Checkpoint is the core functionality for Flink to implement fault tolerance mechanisms. It can periodically generate snapshots based on the state of each Operator/task in the Stream according to configuration, thereby regularly persisting these state data. When a Flink program unexpectedly crashes, you can optionally recover from these snapshots when rerunning the program, thereby correcting program data anomalies caused by failures.

One of the core concepts of snapshots is barriers. These barriers are injected into the data stream and flow downstream as part of the data stream along with records. Barriers never overtake records, and the data stream is strictly ordered. Barriers isolate records in the data stream into a series of record sets, adding some data from these sets to the current snapshot and other data to the next snapshot.

Each barrier carries the snapshot ID, and records before the barrier enter that snapshot. Barriers don’t interrupt stream processing and are very lightweight. Multiple barriers from different snapshots can appear in the stream simultaneously, meaning multiple snapshots can occur concurrently.

Single Stream Barriers

Barriers are injected into parallel data streams at data stream sources.
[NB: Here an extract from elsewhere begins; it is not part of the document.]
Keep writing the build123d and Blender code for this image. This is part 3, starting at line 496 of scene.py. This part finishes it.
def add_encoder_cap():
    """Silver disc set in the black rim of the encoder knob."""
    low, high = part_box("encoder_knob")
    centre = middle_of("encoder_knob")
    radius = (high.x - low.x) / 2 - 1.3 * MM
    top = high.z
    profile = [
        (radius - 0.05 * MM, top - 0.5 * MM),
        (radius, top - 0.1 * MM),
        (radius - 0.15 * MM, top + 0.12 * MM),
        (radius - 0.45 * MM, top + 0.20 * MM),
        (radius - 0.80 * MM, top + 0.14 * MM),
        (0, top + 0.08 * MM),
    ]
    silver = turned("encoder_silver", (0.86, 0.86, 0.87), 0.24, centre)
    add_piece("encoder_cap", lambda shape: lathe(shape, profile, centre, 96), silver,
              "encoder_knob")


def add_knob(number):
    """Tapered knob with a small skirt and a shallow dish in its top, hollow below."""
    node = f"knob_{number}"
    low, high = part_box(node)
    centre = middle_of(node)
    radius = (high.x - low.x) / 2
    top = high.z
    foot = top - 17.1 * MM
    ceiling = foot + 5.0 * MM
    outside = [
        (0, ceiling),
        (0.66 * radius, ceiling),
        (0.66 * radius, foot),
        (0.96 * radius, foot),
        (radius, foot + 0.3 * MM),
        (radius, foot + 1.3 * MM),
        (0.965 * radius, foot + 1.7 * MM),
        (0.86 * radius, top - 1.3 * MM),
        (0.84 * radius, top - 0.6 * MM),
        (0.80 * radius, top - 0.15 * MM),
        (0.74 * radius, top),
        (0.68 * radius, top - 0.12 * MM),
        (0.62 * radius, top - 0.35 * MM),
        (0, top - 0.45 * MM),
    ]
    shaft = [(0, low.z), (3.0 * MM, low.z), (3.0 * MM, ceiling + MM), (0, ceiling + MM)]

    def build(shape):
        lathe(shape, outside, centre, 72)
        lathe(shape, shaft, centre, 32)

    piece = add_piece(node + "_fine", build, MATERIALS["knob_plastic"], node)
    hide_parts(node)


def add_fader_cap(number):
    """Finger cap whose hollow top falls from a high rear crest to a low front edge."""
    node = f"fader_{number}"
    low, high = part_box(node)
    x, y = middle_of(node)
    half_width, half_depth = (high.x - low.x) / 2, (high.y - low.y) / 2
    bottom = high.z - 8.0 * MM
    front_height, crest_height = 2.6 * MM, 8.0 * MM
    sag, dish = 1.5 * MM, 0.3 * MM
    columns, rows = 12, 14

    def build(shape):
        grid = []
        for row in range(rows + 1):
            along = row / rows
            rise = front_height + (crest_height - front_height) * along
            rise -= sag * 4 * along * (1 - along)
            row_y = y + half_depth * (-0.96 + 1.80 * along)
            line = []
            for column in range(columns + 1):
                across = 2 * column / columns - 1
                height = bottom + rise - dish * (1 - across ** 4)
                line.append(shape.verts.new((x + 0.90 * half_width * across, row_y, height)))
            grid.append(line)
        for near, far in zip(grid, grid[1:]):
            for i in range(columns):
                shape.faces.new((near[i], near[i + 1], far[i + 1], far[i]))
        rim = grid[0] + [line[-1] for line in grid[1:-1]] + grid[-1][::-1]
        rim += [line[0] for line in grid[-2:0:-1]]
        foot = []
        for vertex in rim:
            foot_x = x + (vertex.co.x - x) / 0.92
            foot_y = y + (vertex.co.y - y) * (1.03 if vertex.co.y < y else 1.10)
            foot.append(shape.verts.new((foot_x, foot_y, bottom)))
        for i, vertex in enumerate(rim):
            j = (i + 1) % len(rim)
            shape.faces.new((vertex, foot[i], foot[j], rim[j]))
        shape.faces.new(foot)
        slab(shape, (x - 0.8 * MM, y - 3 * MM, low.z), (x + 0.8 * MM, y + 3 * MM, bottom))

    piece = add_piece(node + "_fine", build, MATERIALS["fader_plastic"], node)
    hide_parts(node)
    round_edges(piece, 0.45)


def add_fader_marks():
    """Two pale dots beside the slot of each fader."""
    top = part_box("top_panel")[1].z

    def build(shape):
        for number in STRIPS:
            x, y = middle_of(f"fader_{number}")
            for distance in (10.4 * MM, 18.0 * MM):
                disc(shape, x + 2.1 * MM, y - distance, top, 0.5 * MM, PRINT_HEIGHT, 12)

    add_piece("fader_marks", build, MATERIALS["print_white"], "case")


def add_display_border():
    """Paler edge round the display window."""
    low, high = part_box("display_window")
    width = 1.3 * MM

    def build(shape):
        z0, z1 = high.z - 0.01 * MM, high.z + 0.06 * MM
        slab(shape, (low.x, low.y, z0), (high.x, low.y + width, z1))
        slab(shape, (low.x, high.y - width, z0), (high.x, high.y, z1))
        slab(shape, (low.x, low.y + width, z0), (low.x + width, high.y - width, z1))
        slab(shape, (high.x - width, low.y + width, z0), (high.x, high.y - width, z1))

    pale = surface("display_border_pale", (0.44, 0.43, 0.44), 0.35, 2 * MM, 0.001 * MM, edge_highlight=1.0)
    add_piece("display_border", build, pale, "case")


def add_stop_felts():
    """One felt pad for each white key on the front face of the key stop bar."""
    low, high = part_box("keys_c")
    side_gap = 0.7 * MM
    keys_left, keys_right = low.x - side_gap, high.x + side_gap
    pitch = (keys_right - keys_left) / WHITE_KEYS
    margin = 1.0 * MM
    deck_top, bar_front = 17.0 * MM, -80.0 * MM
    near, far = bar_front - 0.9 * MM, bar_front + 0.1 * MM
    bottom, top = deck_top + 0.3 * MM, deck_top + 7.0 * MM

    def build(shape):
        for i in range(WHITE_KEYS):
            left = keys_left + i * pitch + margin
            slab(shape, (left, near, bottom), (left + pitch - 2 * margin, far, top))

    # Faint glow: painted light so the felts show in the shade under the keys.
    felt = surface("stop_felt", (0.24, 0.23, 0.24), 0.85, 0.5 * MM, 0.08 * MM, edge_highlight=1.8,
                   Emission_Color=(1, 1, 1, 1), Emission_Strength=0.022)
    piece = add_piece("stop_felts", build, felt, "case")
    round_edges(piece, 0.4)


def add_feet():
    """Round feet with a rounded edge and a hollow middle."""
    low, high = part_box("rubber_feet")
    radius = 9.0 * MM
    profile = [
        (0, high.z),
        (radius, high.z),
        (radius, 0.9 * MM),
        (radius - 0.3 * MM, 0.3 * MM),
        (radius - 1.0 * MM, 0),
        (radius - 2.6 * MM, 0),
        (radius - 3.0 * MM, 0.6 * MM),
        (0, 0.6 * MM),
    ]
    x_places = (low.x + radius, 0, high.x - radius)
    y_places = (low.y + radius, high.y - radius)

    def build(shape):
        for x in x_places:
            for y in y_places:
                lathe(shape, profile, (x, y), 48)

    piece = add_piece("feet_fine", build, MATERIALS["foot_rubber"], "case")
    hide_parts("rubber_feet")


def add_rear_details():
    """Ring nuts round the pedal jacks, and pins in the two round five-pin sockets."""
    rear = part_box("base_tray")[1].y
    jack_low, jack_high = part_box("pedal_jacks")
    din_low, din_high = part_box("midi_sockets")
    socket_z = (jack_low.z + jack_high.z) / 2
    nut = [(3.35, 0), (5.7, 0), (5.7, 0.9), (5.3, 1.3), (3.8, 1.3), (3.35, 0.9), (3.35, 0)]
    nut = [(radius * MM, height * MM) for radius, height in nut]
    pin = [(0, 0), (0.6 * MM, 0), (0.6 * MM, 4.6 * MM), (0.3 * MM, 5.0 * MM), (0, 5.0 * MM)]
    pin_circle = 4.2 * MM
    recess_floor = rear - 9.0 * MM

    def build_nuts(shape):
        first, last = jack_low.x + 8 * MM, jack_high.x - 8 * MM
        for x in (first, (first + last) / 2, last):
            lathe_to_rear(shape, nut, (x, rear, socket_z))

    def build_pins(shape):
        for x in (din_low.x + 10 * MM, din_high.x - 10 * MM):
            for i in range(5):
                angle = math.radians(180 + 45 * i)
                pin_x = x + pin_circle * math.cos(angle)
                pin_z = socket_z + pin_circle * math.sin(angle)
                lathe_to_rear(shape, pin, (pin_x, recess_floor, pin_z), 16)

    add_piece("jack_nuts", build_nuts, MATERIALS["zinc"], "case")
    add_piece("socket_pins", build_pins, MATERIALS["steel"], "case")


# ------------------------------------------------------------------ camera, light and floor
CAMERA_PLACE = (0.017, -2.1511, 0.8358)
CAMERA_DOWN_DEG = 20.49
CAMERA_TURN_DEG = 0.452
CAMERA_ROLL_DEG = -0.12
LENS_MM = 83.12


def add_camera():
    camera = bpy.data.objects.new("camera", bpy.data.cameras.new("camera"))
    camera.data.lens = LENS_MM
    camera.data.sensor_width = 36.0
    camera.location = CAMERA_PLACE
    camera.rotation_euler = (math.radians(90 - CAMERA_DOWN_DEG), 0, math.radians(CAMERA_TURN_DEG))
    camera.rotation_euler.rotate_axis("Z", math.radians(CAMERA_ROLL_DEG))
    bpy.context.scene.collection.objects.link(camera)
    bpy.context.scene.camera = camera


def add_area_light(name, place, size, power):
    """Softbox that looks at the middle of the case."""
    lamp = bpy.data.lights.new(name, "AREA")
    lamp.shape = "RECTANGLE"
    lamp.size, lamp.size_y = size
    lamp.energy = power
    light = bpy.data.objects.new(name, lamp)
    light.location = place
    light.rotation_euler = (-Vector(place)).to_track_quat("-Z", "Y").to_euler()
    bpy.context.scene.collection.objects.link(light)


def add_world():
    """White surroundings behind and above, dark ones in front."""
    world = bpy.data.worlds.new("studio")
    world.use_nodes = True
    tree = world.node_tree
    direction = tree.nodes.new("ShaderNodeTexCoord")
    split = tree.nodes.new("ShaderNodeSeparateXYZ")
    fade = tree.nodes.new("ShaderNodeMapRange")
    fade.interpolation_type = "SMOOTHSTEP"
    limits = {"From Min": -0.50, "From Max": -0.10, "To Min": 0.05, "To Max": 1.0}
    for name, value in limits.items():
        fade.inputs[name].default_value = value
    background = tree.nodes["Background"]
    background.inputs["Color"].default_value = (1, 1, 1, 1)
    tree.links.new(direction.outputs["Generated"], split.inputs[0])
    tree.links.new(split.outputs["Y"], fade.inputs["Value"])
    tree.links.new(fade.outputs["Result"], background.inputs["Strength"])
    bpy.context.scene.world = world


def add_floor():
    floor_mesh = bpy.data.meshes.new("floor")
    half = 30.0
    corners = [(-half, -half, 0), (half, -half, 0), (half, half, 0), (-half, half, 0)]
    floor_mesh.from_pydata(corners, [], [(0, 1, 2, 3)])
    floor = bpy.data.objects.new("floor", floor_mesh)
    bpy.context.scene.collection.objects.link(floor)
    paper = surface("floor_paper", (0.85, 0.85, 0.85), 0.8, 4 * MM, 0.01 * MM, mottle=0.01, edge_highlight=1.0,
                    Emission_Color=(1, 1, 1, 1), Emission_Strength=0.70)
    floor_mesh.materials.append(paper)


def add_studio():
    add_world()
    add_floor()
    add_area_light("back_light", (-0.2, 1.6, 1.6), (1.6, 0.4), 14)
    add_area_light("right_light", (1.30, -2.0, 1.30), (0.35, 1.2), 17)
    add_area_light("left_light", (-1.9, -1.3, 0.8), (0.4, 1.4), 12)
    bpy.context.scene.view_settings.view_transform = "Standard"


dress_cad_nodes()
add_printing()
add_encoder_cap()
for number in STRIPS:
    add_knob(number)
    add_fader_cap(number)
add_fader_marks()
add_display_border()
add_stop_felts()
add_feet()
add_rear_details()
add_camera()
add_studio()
The position where barriers for snapshot n are inserted (denoted as Sn) is the maximum position in the data source that the snapshot contains. For example, in Apache Kafka, this position would be the offset of the last record in a partition. This position Sn is reported to the checkpoint coordinator (Flink’s JobManager).
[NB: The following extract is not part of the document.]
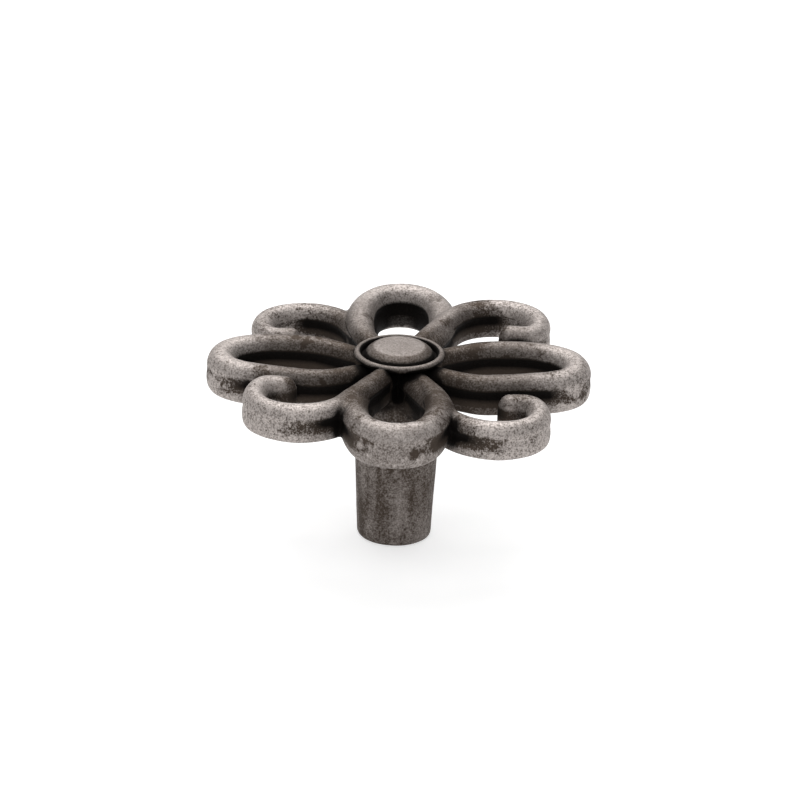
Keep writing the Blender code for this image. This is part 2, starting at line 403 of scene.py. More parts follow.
def scroll(turn, mirror, drop):
    """One scroll's line, in the +X +Y quarter unless it is mirrored."""
    root = root_place(SCROLL_ROOT_ANGLE)
    start = root_place(SCROLL_ROOT_ANGLE, ROOT_START)
    line = line_through([(*start, SCROLL_ROOT_ANGLE), (*root, SCROLL_ROOT_ANGLE), *SCROLL_WAY])
    rise = eased(line, root[0], SCROLL_ELBOW[0])
    full = [a * b for a, b in zip(rise, eased(line, *SCROLL_ARM_END))]
    side = Vector((mirror, 1.0, 1.0))
    return {"points": [Matrix.Rotation(turn, 3, "Z") @ (p * side) for p in line],
            "width": [blend(BAR_WIDTH, SCROLL_ARM_WIDTH, s) for s in full],
            "height": [BAR_HEIGHT] * len(line), "lean": [0.0] * len(line),
            "drop": [blend(max(drop, SCROLL_ROOT_DROP), drop, s) for s in rise],
            "groove": [blend(1.0, GROOVE_AT_SCROLL_END, s) for s in eased(line, *SCROLL_WORN)],
            "round_end": 1.0}


upper_scroll = scroll(0.0, mirror=1.0, drop=0.07)
lower_scroll = scroll(math.radians(-0.8), mirror=-1.0, drop=1.34)
print("points on a scroll:", len(upper_scroll["points"]))

# %% The four lines as one object
DUCK_SHARE = 1.3


def lines_object(name, bars):
    """A mesh of bare edges, which carries each bar's sizes as attributes of its points."""
    points, edges = [], []
    values = {"width_share": [], "height_share": [], "drop": [], "lean": [], "groove": [],
              "round_end": []}
    inside = RING_RADIUS - RING_LIP_WIDTH
    for bar in bars:
        first = len(points)
        count = len(bar["points"])
        points += [p * MM for p in bar["points"]]
        edges += [(first + k, first + k + 1) for k in range(count - 1)]
        values["width_share"] += [w / BAR_WIDTH for w in bar["width"]]
        values["height_share"] += [h / BAR_HEIGHT for h in bar["height"]]
        duck = [ease((RING_RADIUS - p.length) / (RING_RADIUS - inside)) for p in bar["points"]]
        values["drop"] += [max(d, GROOVE_DEPTH * s * DUCK_SHARE) * MM
                           for d, s in zip(bar["drop"], duck)]
        values["lean"] += bar["lean"]
        values["groove"] += bar["groove"]
        values["round_end"] += [0.0] * (count - 1) + [bar["round_end"]]
    mesh = bpy.data.meshes.new(name)
    mesh.from_pydata(points, edges, [])
    for key, numbers in values.items():
        mesh.attributes.new(key, "FLOAT", "POINT").data.foreach_set("value", numbers)
    return new_object(name, mesh)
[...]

Barriers then flow downstream. When an intermediate operator receives barriers n from all its input streams, it emits barriers into all its output streams for snapshot n. Once a sink operator (the end of the streaming DAG) receives barriers n from all its input streams, it acknowledges snapshot n complete to the checkpoint coordinator. After all sinks acknowledge the snapshot, the snapshot is complete.
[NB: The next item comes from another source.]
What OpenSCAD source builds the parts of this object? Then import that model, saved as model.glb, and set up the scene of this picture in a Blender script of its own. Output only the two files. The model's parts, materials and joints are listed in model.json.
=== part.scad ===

At this point, these records (and their subsequent records) will have already passed through the entire data stream topology, meaning they have been completely processed.

Multi-Stream Barriers

When receiving multiple input streams, barrier alignment is required to achieve ExactlyOnce. The process works as follows:

  • Once an operator receives snapshot barrier n from one input stream, it stops processing any records from that stream and places them in an input buffer until it receives all barriers n from other inputs.
  • After receiving barrier id=n from all input streams, the operator sends barrier id=n downstream and also snapshots its own state.
  • When jobs experience backpressure, blocking barrier alignment can exacerbate job backpressure and even lead to job instability. Therefore, after Flink version 1.11, an Unaligned Checkpointing mechanism was introduced. The main functionality is that after the barrier arrives, there’s no need to wait for barriers from all input streams, but rather continue processing data. Then, all data after the first arriving barrier is also included in the checkpoint. In the next computation, previously saved data and incoming streaming data are merged before calculation. This greatly speeds up barrier flow and reduces overall checkpoint duration.

State Backend

Flink provides StateBackend to store and manage state data during the Checkpoint process. StateBackend comes in three types:

  • MemoryStateBackend: State data is stored in Java heap memory. When executing checkpoint, state snapshot data is saved to jobmanager’s memory.
  • FsStateBackend: State data is stored in taskmanager’s memory. When executing checkpoint, state snapshot data is saved to the configured file system, which can use distributed file systems like HDFS.
  • RocksDBStateBackend: RocksDB is slightly different from the above. It maintains state in the local file system, and state is written directly to local RocksDB. Meanwhile, RocksDB needs to configure a remote filesystem. RocksDB overcomes the limitation of state being restricted by memory while being able to persist to remote file systems, making it more suitable for production use.